Scripts that build objects

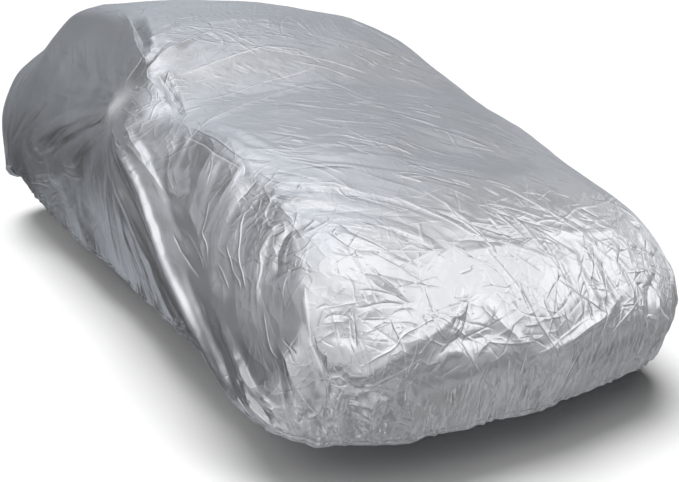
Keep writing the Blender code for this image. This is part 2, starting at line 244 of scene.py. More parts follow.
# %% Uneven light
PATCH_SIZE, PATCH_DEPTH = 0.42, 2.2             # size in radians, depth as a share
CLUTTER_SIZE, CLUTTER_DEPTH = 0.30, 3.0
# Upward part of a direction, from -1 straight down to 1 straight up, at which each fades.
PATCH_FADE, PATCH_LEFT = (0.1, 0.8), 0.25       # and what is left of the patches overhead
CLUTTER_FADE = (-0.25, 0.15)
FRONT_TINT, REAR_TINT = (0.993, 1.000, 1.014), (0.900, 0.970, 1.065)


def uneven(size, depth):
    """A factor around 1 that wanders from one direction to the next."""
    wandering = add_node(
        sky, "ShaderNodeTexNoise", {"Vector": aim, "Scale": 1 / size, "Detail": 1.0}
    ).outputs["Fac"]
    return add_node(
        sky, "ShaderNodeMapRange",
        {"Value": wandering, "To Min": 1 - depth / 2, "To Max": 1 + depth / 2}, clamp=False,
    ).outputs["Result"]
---
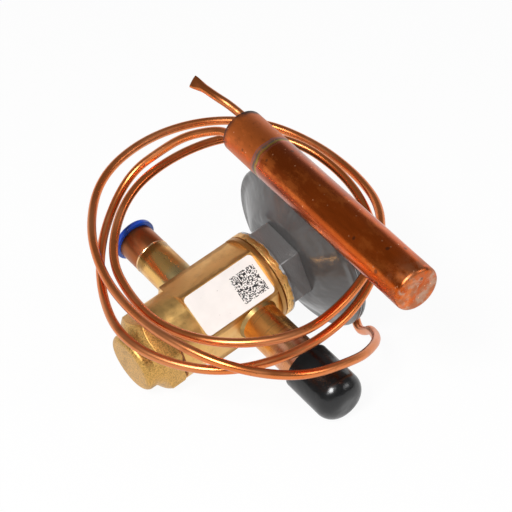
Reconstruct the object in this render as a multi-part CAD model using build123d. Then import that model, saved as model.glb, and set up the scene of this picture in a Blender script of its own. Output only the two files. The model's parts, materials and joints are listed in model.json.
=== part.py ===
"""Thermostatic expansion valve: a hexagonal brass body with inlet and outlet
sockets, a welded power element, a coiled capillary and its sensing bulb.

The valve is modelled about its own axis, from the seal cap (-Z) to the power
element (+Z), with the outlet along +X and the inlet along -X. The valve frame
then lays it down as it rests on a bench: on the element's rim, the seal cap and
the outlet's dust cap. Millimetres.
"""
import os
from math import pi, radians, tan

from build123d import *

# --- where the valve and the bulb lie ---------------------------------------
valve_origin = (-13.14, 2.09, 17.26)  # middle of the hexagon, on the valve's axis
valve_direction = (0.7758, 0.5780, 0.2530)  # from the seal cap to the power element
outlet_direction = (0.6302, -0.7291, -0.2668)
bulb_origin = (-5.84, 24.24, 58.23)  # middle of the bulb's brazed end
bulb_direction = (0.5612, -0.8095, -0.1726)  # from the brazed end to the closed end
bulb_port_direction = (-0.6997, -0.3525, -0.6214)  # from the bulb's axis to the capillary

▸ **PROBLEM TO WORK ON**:
Every line that holds the string "Blender" should be returned.

▸ **SOLUTION TO THIS PROBLEM**:
Keep writing the Blender code for this image. This is part 2, starting at line 244 of scene.py. More parts follow.
Reconstruct the object in this render as a multi-part CAD model using build123d. Then import that model, saved as model.glb, and set up the scene of this picture in a Blender script of its own. Output only the two files. The model's parts, materials and joints are listed in model.json.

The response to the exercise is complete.